Лицо у него при этом было приятно созерцательное. Глаза блестели, как у питекантропа, которому вместо камней предложили забросать мамонта ручными гранатами.
– Знаешь, что будет, если поджечь порох? – спросил он ведьму, задумчиво прокручивая колесико зажигалки.
– На одного дурака меньше, – понадеялась Улита.
– Неверно! Подчеркиваю: порох взрывается только в замкнутом пространстве. А так он просто сгорает, хотя и ярко, но без последствий, – нравоучительно сказал Чимоданов.
Он ссыпал порох на столовую ложку, поднес зажигалку и ойкнул, когда всплеснувшее белое пламя обожгло ему кончик носа. Дальше этого дело не пошло. Порох действительно не взорвался.
– Н-но! Без фокусов! Помни, кто я и кто ты! – укоризненно сказал ложке Чимоданов.
Ложка осознала свое ничтожество и промолчала. Петруччо подул на нее и встал.
– Ну я пошел!
– Куда? – лениво поинтересовалась Улита.
– Хочу попытаться выплавить свинец, – пояснил Чимоданов и, мечтательно улыбаясь, уединился с дробью.
За Петруччо, прихрамывая, бежал Зудука с капсюлем. Оба – и Зудука, и его хозяин – выглядели довольными. Они существовали в мире заданных координат, где все было расписано заранее, все расставлено по полочкам. И в этой заданности было величайшее успокоение.

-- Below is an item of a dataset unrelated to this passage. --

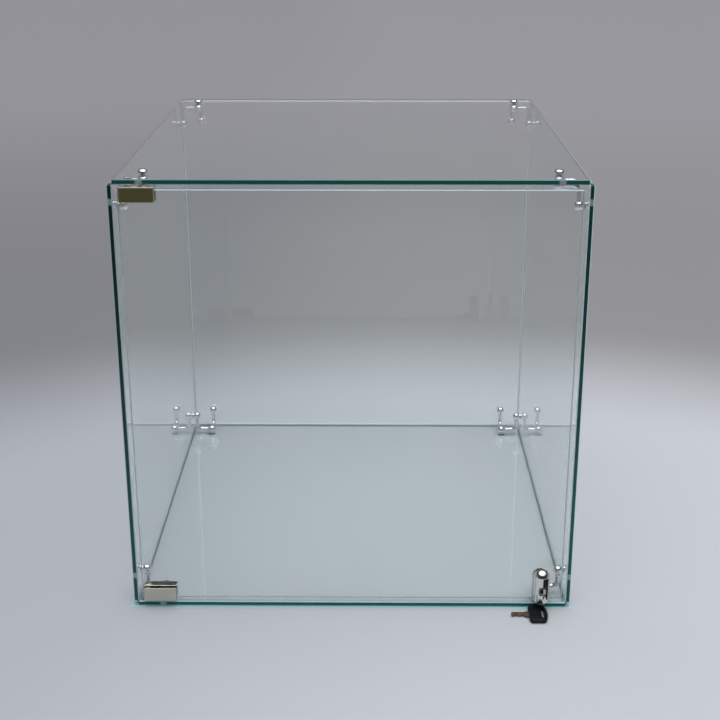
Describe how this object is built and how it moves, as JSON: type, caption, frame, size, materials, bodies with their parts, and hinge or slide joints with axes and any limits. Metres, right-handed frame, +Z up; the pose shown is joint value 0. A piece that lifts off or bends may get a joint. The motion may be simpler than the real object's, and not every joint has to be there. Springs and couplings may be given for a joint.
{
  "type": "glass display case",
  "caption": "Counter-top frameless clear glass cube display case with rod-and-ball corner connectors, a pivot-hinged lockable front door and a loose key.",
  "frame": {"origin": "centre of the underside of the bottom panel, on the surface that the case stands on", "axes": "+Z up, -Y towards the door and the viewer, +X to the lock side"},
  "size_m": [0.45, 0.4813, 0.4548],
  "materials": {
    "glass": "clear float glass, polished faces, pale green body, dark green ground edges",
    "chrome": "bright plated rods, balls and screw heads",
    "polished_chrome": "mirror-polished plated casting",
    "satin_steel": "satin plated",
    "steel": "plain zinc-plated",
    "nylon": "natural moulded",
    "fibre": "matt pressed gasket",
    "brass": "worn, lightly tarnished",
    "black_plastic": "semi-gloss moulded"
  },
  "bodies": {
    "case": {"bottom_panel": "glass", "top_panel": "glass", "left_panel": "glass", "right_panel": "glass", "back_panel": "glass", "connector_front_left_bottom": "chrome", "connector_back_left_bottom": "chrome", "connector_front_right_bottom": "chrome", "connector_back_right_bottom": "chrome", "connector_front_left_top": "chrome", "connector_back_left_top": "chrome", "connector_front_right_top": "chrome", "connector_back_right_top": "chrome", "cap_screw_top_panel_front_left_top": "chrome", "cap_screw_top_panel_back_left_top": "chrome", "cap_screw_top_panel_front_right_top": "chrome", "cap_screw_top_panel_back_right_top": "chrome", "screw_bottom_panel_front_left_bottom": "chrome", "screw_left_panel_front_left_bottom": "chrome", "screw_bottom_panel_back_left_bottom": "chrome", "screw_left_panel_back_left_bottom": "chrome", "screw_back_panel_back_left_bottom": "chrome", "screw_bottom_panel_front_right_bottom": "chrome", "screw_right_panel_front_right_bottom": "chrome", "screw_bottom_panel_back_right_bottom": "chrome", "screw_right_panel_back_right_bottom": "chrome", "screw_back_panel_back_right_bottom": "chrome", "screw_left_panel_front_left_top": "chrome", "screw_left_panel_back_left_top": "chrome", "screw_back_panel_back_left_top": "chrome", "screw_right_panel_front_right_top": "chrome", "screw_right_panel_back_right_top": "chrome", "screw_back_panel_back_right_top": "chrome", "pivot_bush_bottom": "nylon", "pivot_bush_top": "nylon", "strike_bush": "nylon"},
    "door": {"door_glass": "glass", "hinge_body_bottom": "satin_steel", "clamp_plate_bottom": "steel", "clamp_screw_bottom_1": "steel", "clamp_screw_bottom_2": "steel", "pivot_pin_bottom": "steel", "hinge_body_top": "satin_steel", "clamp_plate_top": "steel", "clamp_screw_top_1": "steel", "clamp_screw_top_2": "steel", "pivot_pin_top": "steel", "lock_housing": "polished_chrome", "lock_gasket": "fibre", "lock_bolt_case": "satin_steel", "lock_screw_1": "steel", "lock_screw_2": "steel"},
    "lock_barrel": {"lock_plug": "satin_steel", "lock_cam": "steel"},
    "bolt": {"lock_bolt": "steel"},
    "key": {"key_bow": "black_plastic", "key_blade": "brass"}
  },
  "joints": [
    {"name": "door_swing", "type": "hinge", "parent": "case", "child": "door", "pos_m": [-0.206, -0.2165, 0.225], "axis": [0, 0, -1], "range_deg": [0, 95]},
    {"name": "lock_turn", "type": "hinge", "parent": "door", "child": "lock_barrel", "pos_m": [0.1945, -0.2185, 0.024], "axis": [0, 1, 0], "range_deg": [0, 90]},
    {"name": "bolt_slide", "type": "slide", "parent": "door", "child": "bolt", "axis": [0, 0, -1], "range_m": [0, 0.005]},
    {"name": "key_draw", "type": "slide", "parent": "case", "child": "key", "axis": [0, -1, 0], "range_m": [0, 0.06]}
  ],
  "couplings": [
    {"joint": "bolt_slide", "follows": "lock_turn", "m_per_rad": 0.0030558}
  ]
}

– Сил моих нет! Я кипю, бесюсь и туплею! Если Эссиорх не вернется в самое ближайшее время, я кого-нибудь съем! – ни к кому не обращаясь, вполголоса сказала Улита.
Пытаясь избавиться от назойливых мыслей, ведьма потрясла головой и с недоумением уставилась на обглоданную куриную ножку, не понимая, откуда она взялась у нее в руке.
– Человек не должен ни к чему привязываться. Он должен любить, бешено любить, всей душой, но не привязываться. Ты поняла это, дура? – сказала Улита не то куриной кости, не то кому-то еще.
Здесь же, неподалеку, Мошкин сотворил ледяную розу и окутал ее пламенем. Пламя плясало на четких гранях цветка, который, хотя и истекал слезами, мистическим образом не таял. Мошкин смотрел на розу, и в душе у него что-то болезненно перекручивалось, будто душа была мокрым полотенцем, а он отжимал ее руками. Евгеша был юн, красив, силен, но сомневался в себе, как сомневается в выигрыше неопытный игрок в двадцать одно, которому разом пришли три семерки.
Ната стояла перед зеркалом, чья серебряная рама закручивалась в форме двух бодающихся козлов. Из стеклянных глубин на нее печально взирали три белых офицера, некогда застрелившихся перед этим зеркалом из одного револьвера, который валялся здесь же, у их ног. Вихрова злилась и шипела на офицеров, чтобы они не маячили. У нее уже второй день чесался подбородок, и она хотела понять, не вскочило ли на нем что-нибудь.
Однако офицеры не уходили. Один – совсем молоденький подпоручик с запекшейся на виске кровавой запятой – подавал Нате умоляющие знаки, точно пытаясь сообщить ей нечто важное. Остальные двое не двигались и только смотрели. Однако Вихрова не расположена была беседовать с неприкаянными духами.
– Ну разве я не хороша? – спросила она у самой себя и сама себе ответила: – Да, будем откровенны: внешность заурядная. Но что это меняет? Всякой женщине нужна прежде всего норка, все, что в норке, и хотя бы немного личного счастья… Не так ли? Допустим даже не так, но опять же: что это меняет?
Ната пристально всмотрелась в зеркало и, поморщившись, подозвала Мошкина.
– Эй! Поди сюда! – велела она – У меня что-нибудь есть на подбородке?